:: What the task asks ::
Give the records back in full, exactly as they read.

:: Record excerpts ::
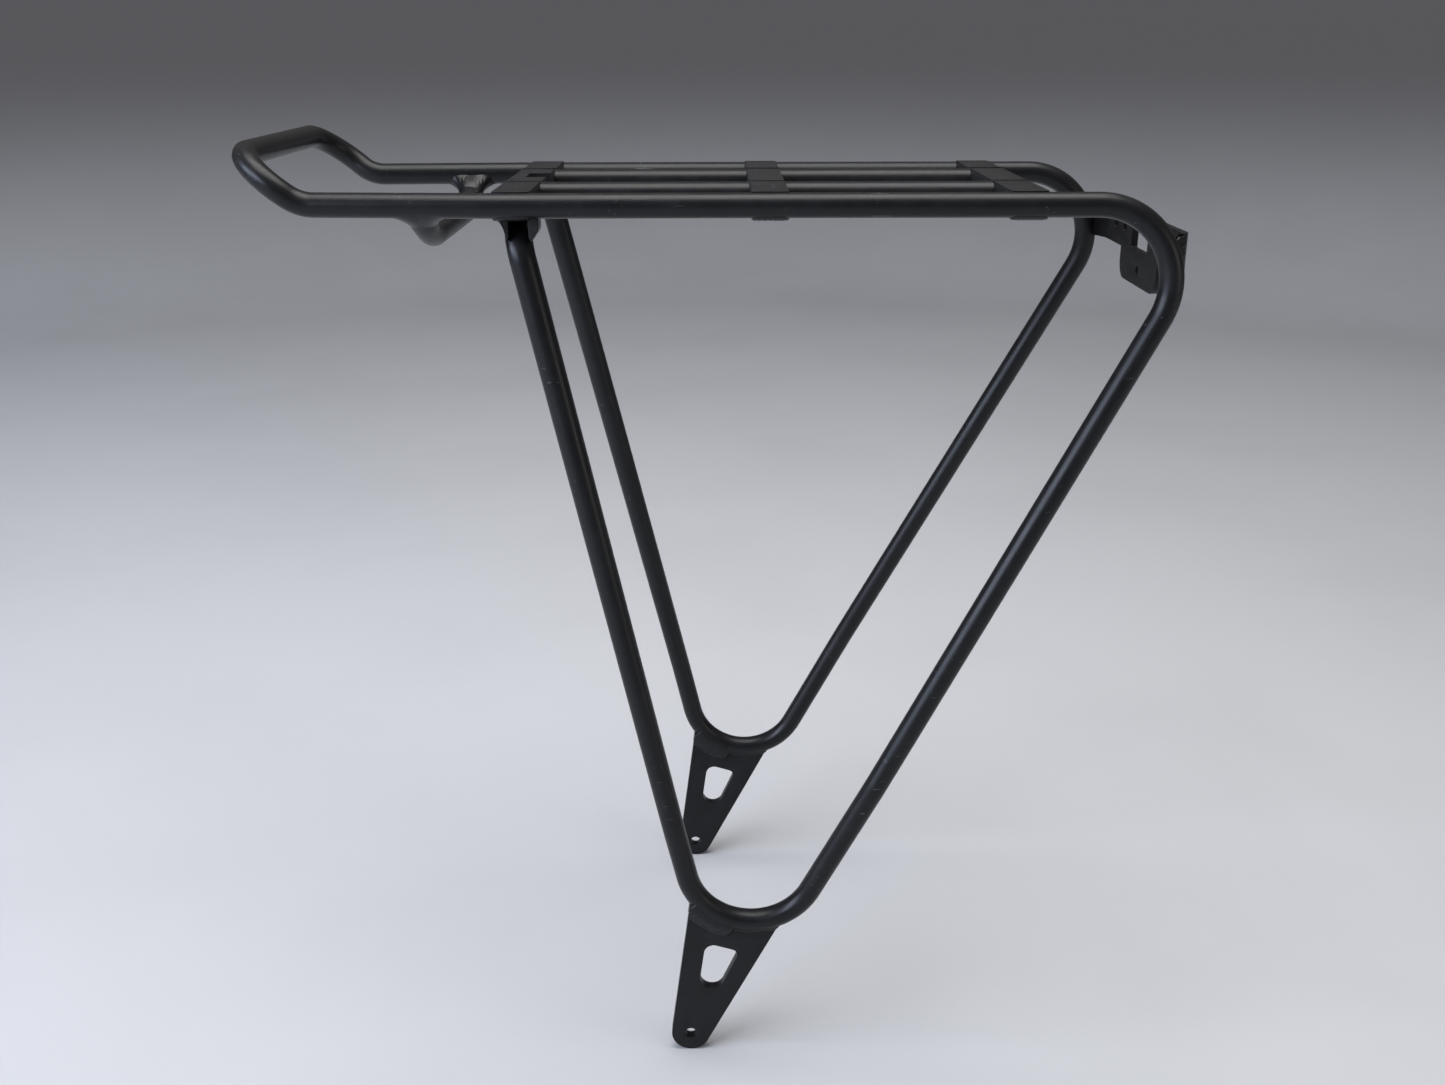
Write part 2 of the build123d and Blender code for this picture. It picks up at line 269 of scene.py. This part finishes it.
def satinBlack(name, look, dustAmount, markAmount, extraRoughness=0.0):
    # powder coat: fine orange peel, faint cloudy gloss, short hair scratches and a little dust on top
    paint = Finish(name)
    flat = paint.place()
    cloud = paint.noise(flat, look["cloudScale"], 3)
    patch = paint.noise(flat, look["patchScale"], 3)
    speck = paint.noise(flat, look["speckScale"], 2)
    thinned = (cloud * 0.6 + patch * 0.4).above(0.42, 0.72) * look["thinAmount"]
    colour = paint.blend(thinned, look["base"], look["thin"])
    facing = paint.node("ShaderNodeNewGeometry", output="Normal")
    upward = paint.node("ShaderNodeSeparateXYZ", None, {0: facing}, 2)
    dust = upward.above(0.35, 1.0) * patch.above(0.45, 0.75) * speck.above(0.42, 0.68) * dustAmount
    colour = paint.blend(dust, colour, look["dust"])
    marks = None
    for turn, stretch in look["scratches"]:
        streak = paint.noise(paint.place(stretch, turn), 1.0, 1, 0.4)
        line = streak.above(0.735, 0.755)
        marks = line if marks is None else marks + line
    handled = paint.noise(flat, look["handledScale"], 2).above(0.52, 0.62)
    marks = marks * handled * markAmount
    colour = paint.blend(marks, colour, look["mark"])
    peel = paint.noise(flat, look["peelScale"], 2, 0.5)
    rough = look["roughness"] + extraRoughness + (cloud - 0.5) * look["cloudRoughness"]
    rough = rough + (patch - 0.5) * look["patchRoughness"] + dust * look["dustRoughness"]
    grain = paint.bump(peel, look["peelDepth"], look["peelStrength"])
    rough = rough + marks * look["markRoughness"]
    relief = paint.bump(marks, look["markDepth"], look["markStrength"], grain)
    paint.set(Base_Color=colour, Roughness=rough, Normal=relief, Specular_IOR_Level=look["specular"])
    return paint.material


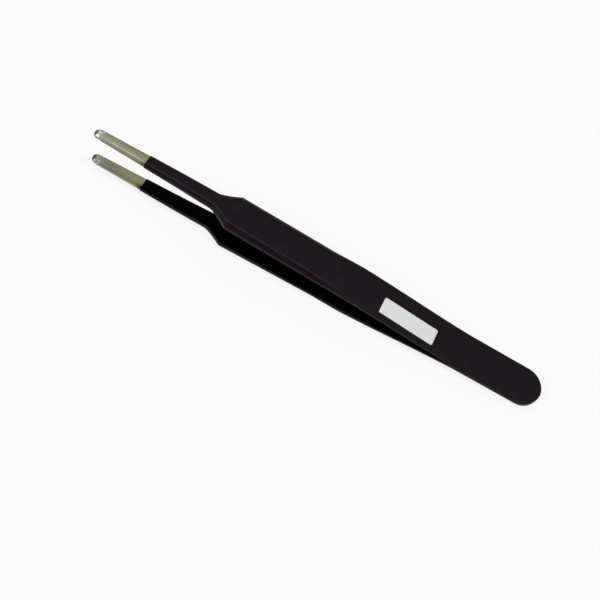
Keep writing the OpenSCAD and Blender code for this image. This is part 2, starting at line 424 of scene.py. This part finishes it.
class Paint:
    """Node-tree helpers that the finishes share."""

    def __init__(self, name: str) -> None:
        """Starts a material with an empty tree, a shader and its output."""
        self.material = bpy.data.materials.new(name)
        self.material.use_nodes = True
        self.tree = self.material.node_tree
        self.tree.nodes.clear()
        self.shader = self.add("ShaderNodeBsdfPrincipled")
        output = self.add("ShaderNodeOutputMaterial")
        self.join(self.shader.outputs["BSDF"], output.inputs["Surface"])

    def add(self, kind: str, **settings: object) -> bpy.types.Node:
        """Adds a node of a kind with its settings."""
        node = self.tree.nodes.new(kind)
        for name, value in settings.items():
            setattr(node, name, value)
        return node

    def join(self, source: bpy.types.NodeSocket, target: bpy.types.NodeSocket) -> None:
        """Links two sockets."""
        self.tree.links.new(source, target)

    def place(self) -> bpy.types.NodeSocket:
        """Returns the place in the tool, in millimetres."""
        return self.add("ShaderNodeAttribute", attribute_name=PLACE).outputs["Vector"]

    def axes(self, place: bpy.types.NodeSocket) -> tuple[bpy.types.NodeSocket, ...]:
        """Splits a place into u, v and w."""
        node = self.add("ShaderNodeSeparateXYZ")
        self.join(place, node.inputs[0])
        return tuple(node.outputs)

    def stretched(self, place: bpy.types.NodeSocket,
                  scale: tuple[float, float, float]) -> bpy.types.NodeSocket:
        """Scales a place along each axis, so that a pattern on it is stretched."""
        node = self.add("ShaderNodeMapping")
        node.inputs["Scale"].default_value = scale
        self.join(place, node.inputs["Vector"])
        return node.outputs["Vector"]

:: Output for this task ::
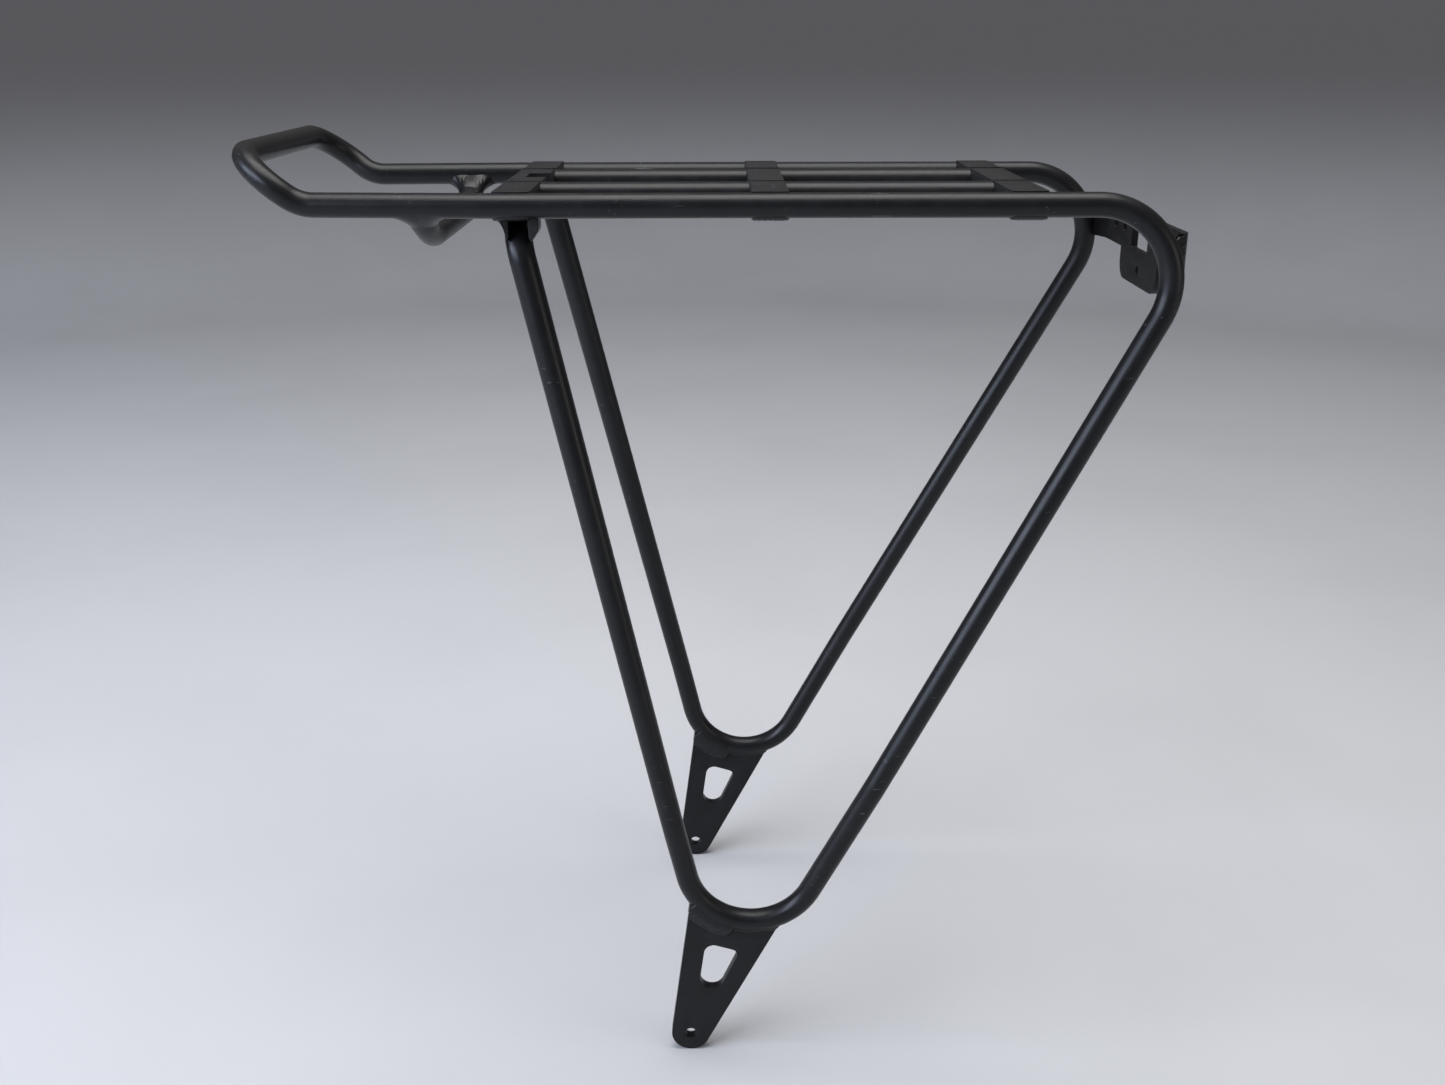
Write part 2 of the build123d and Blender code for this picture. It picks up at line 269 of scene.py. This part finishes it.
def satinBlack(name, look, dustAmount, markAmount, extraRoughness=0.0):
    # powder coat: fine orange peel, faint cloudy gloss, short hair scratches and a little dust on top
    paint = Finish(name)
    flat = paint.place()
    cloud = paint.noise(flat, look["cloudScale"], 3)
    patch = paint.noise(flat, look["patchScale"], 3)
    speck = paint.noise(flat, look["speckScale"], 2)
    thinned = (cloud * 0.6 + patch * 0.4).above(0.42, 0.72) * look["thinAmount"]
    colour = paint.blend(thinned, look["base"], look["thin"])
    facing = paint.node("ShaderNodeNewGeometry", output="Normal")
    upward = paint.node("ShaderNodeSeparateXYZ", None, {0: facing}, 2)
    dust = upward.above(0.35, 1.0) * patch.above(0.45, 0.75) * speck.above(0.42, 0.68) * dustAmount
    colour = paint.blend(dust, colour, look["dust"])
    marks = None
    for turn, stretch in look["scratches"]:
        streak = paint.noise(paint.place(stretch, turn), 1.0, 1, 0.4)
        line = streak.above(0.735, 0.755)
        marks = line if marks is None else marks + line
    handled = paint.noise(flat, look["handledScale"], 2).above(0.52, 0.62)
    marks = marks * handled * markAmount
    colour = paint.blend(marks, colour, look["mark"])
    peel = paint.noise(flat, look["peelScale"], 2, 0.5)
    rough = look["roughness"] + extraRoughness + (cloud - 0.5) * look["cloudRoughness"]
    rough = rough + (patch - 0.5) * look["patchRoughness"] + dust * look["dustRoughness"]
    grain = paint.bump(peel, look["peelDepth"], look["peelStrength"])
    rough = rough + marks * look["markRoughness"]
    relief = paint.bump(marks, look["markDepth"], look["markStrength"], grain)
    paint.set(Base_Color=colour, Roughness=rough, Normal=relief, Specular_IOR_Level=look["specular"])
    return paint.material


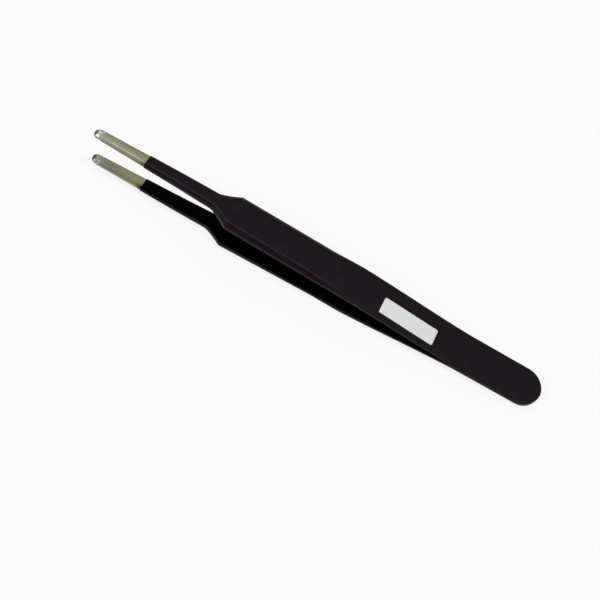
Keep writing the OpenSCAD and Blender code for this image. This is part 2, starting at line 424 of scene.py. This part finishes it.
class Paint:
    """Node-tree helpers that the finishes share."""

    def __init__(self, name: str) -> None:
        """Starts a material with an empty tree, a shader and its output."""
        self.material = bpy.data.materials.new(name)
        self.material.use_nodes = True
        self.tree = self.material.node_tree
        self.tree.nodes.clear()
        self.shader = self.add("ShaderNodeBsdfPrincipled")
        output = self.add("ShaderNodeOutputMaterial")
        self.join(self.shader.outputs["BSDF"], output.inputs["Surface"])

    def add(self, kind: str, **settings: object) -> bpy.types.Node:
        """Adds a node of a kind with its settings."""
        node = self.tree.nodes.new(kind)
        for name, value in settings.items():
            setattr(node, name, value)
        return node

    def join(self, source: bpy.types.NodeSocket, target: bpy.types.NodeSocket) -> None:
        """Links two sockets."""
        self.tree.links.new(source, target)

    def place(self) -> bpy.types.NodeSocket:
        """Returns the place in the tool, in millimetres."""
        return self.add("ShaderNodeAttribute", attribute_name=PLACE).outputs["Vector"]

    def axes(self, place: bpy.types.NodeSocket) -> tuple[bpy.types.NodeSocket, ...]:
        """Splits a place into u, v and w."""
        node = self.add("ShaderNodeSeparateXYZ")
        self.join(place, node.inputs[0])
        return tuple(node.outputs)

    def stretched(self, place: bpy.types.NodeSocket,
                  scale: tuple[float, float, float]) -> bpy.types.NodeSocket:
        """Scales a place along each axis, so that a pattern on it is stretched."""
        node = self.add("ShaderNodeMapping")
        node.inputs["Scale"].default_value = scale
        self.join(place, node.inputs["Vector"])
        return node.outputs["Vector"]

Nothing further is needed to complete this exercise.